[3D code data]
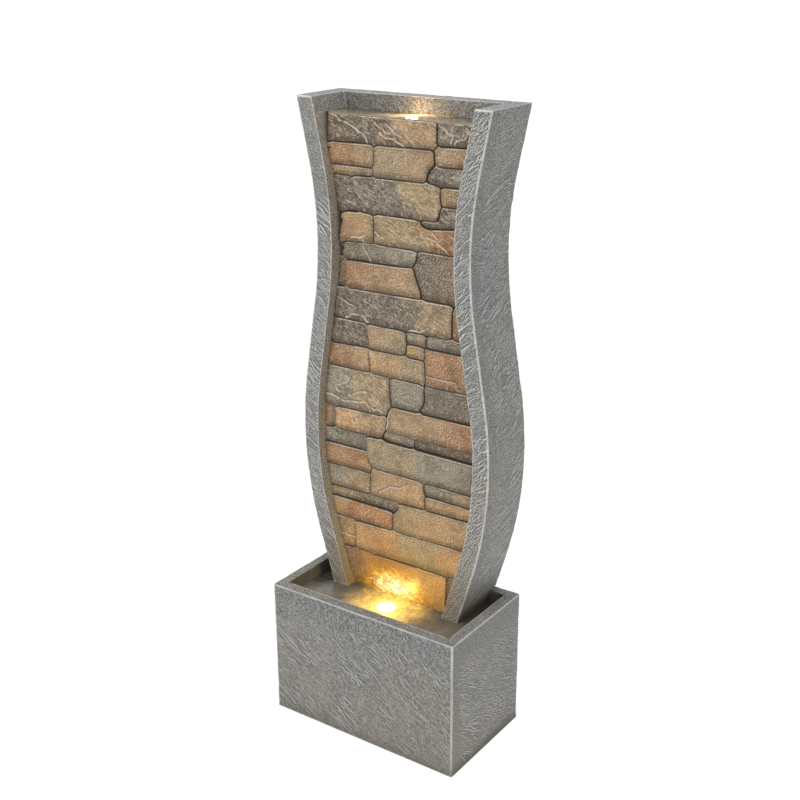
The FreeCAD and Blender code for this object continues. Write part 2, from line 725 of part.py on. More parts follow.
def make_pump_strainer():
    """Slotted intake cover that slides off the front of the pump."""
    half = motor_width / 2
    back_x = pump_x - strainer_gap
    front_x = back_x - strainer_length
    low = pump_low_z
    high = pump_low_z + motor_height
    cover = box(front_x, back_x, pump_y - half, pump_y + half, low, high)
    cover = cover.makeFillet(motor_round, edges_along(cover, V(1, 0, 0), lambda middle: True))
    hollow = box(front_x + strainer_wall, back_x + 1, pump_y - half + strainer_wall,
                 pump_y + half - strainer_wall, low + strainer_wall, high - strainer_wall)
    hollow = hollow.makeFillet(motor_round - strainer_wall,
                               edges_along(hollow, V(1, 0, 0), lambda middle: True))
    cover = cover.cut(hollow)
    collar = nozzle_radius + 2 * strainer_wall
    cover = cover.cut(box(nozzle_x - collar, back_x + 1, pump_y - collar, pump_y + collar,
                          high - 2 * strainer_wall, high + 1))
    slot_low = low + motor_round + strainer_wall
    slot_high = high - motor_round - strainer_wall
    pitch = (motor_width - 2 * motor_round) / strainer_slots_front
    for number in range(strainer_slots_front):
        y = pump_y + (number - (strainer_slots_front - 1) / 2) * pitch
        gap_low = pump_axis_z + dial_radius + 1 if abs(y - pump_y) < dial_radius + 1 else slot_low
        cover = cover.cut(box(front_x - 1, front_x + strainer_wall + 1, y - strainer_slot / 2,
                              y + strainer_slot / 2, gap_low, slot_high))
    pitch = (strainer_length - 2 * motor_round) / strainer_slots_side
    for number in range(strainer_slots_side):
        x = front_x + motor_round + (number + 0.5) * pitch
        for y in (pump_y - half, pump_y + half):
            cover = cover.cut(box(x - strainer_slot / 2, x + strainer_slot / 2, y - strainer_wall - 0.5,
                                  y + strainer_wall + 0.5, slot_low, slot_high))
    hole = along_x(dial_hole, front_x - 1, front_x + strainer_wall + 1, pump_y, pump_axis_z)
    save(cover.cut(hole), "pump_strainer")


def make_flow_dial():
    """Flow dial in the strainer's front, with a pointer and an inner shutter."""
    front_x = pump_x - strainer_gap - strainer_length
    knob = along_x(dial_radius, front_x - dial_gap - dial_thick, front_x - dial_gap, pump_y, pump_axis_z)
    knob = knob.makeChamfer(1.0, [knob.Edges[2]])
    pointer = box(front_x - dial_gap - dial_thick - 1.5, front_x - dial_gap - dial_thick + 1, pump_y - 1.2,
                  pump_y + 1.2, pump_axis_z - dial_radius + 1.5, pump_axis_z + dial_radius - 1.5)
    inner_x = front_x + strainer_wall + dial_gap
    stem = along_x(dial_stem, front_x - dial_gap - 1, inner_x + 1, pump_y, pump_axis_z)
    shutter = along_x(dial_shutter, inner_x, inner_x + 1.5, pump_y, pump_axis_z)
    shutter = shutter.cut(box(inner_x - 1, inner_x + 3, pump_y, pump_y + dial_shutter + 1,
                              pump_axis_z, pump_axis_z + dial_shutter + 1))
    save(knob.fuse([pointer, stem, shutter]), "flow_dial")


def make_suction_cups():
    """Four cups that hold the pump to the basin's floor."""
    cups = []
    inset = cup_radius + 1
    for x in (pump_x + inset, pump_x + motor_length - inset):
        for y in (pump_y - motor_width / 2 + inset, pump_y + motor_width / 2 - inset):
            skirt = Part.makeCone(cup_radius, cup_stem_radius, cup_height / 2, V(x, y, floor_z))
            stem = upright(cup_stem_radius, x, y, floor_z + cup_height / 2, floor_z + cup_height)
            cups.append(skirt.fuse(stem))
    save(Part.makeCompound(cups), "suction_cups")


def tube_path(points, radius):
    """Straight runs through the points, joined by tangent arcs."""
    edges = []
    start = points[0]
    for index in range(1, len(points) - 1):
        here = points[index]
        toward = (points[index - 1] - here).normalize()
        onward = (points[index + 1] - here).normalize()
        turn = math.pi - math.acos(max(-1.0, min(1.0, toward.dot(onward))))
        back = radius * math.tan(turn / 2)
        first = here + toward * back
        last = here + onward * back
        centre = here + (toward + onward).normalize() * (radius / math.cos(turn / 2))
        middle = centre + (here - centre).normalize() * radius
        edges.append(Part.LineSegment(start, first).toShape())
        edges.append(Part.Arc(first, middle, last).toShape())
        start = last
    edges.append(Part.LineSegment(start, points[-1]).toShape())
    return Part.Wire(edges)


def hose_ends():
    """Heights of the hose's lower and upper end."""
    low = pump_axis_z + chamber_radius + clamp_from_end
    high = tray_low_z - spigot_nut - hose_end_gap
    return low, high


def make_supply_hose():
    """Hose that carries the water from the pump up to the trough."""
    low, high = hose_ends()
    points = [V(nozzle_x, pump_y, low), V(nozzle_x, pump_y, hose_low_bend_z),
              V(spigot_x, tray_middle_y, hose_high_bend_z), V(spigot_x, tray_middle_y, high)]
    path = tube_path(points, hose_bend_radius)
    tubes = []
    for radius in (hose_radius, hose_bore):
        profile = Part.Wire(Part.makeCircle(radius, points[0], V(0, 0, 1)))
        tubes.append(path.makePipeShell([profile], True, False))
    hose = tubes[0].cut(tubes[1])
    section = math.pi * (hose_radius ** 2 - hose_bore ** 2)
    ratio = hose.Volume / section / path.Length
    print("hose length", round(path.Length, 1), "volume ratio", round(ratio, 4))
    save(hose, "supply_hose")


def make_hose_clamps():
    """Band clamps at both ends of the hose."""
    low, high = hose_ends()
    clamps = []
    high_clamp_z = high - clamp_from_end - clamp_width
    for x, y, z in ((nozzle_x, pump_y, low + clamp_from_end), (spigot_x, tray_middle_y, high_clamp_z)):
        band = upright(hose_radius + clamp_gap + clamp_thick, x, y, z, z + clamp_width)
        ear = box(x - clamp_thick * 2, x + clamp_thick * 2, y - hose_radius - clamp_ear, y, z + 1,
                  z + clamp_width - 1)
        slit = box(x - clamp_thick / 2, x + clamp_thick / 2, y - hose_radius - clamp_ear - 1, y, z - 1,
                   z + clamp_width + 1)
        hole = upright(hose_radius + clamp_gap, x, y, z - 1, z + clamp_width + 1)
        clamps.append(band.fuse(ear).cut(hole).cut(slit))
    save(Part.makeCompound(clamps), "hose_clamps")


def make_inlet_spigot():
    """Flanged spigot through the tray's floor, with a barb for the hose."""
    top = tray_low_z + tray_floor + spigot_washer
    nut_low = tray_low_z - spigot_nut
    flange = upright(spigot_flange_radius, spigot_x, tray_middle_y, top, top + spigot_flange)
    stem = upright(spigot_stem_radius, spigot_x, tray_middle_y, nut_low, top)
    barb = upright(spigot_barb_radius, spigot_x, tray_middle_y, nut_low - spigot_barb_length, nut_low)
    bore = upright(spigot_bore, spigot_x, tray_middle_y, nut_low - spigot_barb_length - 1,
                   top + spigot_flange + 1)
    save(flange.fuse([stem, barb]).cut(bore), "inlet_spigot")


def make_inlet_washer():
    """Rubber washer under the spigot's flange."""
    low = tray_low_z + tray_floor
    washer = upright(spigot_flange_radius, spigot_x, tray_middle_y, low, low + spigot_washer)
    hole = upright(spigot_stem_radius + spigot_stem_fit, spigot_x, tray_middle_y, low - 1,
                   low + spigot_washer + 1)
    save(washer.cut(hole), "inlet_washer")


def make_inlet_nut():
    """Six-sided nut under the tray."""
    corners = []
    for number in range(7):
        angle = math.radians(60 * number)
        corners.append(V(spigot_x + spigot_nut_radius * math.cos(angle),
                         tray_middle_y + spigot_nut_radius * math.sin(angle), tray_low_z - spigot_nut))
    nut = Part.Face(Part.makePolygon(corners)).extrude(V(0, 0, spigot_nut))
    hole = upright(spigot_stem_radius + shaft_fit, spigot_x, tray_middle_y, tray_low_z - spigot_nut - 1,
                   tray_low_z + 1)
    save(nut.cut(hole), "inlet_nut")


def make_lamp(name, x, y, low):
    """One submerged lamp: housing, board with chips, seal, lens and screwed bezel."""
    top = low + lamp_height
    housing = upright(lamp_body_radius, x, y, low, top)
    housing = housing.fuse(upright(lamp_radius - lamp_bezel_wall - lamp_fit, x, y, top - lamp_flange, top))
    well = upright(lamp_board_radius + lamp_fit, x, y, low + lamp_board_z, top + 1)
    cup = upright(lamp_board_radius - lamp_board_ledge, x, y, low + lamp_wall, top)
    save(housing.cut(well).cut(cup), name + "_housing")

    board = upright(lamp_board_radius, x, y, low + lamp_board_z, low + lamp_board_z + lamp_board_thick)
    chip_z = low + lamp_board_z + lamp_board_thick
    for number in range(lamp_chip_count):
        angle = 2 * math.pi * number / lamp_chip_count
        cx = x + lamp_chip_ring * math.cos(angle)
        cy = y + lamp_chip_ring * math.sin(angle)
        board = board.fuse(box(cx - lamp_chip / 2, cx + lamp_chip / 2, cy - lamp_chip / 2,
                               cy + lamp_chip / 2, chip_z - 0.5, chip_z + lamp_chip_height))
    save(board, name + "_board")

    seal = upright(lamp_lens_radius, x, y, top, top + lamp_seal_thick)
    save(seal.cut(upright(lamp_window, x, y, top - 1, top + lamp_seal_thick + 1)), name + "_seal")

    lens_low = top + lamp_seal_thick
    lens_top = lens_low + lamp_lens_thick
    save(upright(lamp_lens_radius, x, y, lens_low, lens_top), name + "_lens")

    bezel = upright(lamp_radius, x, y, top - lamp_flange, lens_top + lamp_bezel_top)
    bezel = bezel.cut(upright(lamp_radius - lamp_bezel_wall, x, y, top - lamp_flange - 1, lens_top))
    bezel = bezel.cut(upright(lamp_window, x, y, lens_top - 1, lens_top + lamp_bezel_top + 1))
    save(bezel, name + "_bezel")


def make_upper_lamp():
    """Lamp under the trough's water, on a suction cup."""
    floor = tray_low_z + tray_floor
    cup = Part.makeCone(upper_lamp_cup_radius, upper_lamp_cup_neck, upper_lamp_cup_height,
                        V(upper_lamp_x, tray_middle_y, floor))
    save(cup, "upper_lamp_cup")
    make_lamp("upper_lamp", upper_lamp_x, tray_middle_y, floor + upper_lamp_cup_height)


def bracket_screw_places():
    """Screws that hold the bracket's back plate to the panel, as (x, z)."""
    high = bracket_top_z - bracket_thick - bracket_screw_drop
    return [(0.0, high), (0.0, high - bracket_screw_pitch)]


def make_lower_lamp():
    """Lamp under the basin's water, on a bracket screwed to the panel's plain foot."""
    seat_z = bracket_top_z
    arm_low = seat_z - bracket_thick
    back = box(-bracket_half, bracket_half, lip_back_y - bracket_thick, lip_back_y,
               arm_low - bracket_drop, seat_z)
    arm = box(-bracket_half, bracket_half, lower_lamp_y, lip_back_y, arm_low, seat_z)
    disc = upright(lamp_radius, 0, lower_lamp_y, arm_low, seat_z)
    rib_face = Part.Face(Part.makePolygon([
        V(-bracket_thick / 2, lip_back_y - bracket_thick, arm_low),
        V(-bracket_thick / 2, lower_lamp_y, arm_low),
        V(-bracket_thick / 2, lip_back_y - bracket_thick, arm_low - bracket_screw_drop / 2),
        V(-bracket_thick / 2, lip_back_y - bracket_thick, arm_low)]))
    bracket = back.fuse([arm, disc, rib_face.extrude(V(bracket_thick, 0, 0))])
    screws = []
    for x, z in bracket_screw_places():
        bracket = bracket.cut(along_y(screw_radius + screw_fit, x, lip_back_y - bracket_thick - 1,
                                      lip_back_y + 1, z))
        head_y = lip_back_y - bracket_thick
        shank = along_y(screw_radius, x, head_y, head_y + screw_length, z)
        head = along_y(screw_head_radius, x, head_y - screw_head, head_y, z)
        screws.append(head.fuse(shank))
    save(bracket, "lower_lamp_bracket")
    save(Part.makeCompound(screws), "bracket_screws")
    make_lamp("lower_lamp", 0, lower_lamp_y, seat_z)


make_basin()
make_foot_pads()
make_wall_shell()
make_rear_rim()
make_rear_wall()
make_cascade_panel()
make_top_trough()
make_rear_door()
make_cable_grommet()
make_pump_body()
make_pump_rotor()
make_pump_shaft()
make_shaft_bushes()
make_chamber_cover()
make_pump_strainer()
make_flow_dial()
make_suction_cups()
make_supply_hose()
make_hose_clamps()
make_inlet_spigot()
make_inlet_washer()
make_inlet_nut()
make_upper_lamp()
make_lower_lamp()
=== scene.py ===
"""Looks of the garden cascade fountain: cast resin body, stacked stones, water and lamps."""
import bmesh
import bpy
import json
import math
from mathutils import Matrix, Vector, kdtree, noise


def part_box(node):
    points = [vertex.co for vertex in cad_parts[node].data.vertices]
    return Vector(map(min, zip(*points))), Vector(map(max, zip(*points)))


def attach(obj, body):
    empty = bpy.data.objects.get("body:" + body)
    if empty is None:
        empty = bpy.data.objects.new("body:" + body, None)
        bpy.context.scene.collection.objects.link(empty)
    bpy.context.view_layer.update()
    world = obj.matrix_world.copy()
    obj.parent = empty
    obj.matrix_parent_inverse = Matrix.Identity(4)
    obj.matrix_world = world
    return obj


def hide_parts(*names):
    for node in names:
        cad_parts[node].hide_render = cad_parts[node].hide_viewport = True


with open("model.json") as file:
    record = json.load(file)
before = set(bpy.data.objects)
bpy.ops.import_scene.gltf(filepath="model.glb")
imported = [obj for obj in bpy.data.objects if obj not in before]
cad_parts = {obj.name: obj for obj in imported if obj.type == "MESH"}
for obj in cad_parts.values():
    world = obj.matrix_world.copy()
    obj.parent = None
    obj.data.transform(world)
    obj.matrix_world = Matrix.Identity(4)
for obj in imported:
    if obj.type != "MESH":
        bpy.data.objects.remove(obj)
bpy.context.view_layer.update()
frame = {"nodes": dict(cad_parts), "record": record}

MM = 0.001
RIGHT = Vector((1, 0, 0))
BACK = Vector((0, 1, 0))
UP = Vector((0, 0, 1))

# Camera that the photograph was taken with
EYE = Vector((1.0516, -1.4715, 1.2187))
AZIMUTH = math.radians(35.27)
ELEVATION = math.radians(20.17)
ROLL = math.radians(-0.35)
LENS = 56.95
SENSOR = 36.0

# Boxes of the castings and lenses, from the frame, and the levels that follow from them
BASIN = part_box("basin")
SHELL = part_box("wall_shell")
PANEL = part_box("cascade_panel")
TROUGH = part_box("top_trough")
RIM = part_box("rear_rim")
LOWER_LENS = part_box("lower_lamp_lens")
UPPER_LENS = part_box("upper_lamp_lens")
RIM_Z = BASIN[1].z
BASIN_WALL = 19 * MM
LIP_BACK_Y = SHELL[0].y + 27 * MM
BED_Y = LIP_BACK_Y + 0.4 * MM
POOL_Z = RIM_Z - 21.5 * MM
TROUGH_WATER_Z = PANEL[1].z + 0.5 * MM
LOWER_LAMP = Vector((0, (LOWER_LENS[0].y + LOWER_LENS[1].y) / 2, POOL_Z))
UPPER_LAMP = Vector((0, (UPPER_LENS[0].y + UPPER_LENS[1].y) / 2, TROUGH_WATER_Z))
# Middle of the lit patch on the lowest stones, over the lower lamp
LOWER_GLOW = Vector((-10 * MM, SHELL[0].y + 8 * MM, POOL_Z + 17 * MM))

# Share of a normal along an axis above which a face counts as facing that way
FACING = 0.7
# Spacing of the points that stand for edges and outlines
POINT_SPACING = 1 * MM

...

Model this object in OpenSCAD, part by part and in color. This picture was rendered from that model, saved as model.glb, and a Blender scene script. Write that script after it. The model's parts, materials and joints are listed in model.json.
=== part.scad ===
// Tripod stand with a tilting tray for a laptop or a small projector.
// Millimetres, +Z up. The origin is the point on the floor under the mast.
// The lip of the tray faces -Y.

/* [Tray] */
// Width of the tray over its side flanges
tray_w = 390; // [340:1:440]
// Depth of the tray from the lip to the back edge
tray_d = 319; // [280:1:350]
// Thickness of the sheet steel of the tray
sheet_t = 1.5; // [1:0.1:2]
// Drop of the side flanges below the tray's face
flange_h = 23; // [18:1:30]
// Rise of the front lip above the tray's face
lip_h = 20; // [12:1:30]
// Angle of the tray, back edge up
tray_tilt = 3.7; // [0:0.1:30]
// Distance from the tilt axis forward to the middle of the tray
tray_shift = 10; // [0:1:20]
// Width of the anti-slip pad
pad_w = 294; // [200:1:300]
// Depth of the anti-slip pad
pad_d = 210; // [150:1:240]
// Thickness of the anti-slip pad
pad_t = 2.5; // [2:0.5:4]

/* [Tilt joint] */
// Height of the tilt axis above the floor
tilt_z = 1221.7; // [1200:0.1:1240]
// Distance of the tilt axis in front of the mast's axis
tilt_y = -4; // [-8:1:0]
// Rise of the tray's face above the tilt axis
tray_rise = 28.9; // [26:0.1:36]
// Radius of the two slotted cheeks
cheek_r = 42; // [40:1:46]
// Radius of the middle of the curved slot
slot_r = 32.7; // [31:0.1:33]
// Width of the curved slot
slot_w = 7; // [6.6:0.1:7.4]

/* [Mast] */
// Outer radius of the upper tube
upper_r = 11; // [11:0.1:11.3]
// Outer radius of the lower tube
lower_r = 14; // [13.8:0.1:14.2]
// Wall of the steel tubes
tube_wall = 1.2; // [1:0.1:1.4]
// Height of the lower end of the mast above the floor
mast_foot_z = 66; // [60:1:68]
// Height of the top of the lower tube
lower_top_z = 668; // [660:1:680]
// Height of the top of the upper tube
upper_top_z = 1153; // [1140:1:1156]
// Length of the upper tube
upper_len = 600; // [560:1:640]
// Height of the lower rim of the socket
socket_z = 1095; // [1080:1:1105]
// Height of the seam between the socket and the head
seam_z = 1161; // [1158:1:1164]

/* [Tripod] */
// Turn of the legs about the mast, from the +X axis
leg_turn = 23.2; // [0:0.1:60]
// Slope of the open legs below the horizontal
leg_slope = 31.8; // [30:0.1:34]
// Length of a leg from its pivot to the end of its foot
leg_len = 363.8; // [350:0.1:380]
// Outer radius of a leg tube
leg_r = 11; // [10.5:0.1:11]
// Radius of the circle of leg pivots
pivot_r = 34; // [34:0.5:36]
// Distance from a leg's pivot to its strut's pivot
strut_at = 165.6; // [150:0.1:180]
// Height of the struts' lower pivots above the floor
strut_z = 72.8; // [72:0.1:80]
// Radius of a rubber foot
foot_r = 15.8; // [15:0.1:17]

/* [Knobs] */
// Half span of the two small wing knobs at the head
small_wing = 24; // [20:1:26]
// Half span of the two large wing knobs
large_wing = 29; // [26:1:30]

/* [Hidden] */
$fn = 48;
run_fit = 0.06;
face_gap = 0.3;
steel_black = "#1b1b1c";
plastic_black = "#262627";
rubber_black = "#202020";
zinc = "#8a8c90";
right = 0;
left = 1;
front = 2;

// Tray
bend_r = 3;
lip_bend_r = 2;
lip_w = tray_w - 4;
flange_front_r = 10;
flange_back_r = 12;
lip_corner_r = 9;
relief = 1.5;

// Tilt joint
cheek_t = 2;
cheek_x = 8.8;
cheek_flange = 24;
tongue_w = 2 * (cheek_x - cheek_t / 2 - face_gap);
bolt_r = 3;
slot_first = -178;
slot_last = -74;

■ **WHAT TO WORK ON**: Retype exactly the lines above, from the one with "make_basin()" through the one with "imported = [obj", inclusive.

■ **SOLVED PROBLEM**:
make_basin()
make_foot_pads()
make_wall_shell()
make_rear_rim()
make_rear_wall()
make_cascade_panel()
make_top_trough()
make_rear_door()
make_cable_grommet()
make_pump_body()
make_pump_rotor()
make_pump_shaft()
make_shaft_bushes()
make_chamber_cover()
make_pump_strainer()
make_flow_dial()
make_suction_cups()
make_supply_hose()
make_hose_clamps()
make_inlet_spigot()
make_inlet_washer()
make_inlet_nut()
make_upper_lamp()
make_lower_lamp()
=== scene.py ===
"""Looks of the garden cascade fountain: cast resin body, stacked stones, water and lamps."""
import bmesh
import bpy
import json
import math
from mathutils import Matrix, Vector, kdtree, noise


def part_box(node):
    points = [vertex.co for vertex in cad_parts[node].data.vertices]
    return Vector(map(min, zip(*points))), Vector(map(max, zip(*points)))


def attach(obj, body):
    empty = bpy.data.objects.get("body:" + body)
    if empty is None:
        empty = bpy.data.objects.new("body:" + body, None)
        bpy.context.scene.collection.objects.link(empty)
    bpy.context.view_layer.update()
    world = obj.matrix_world.copy()
    obj.parent = empty
    obj.matrix_parent_inverse = Matrix.Identity(4)
    obj.matrix_world = world
    return obj


def hide_parts(*names):
    for node in names:
        cad_parts[node].hide_render = cad_parts[node].hide_viewport = True


with open("model.json") as file:
    record = json.load(file)
before = set(bpy.data.objects)
bpy.ops.import_scene.gltf(filepath="model.glb")
imported = [obj for obj in bpy.data.objects if obj not in before]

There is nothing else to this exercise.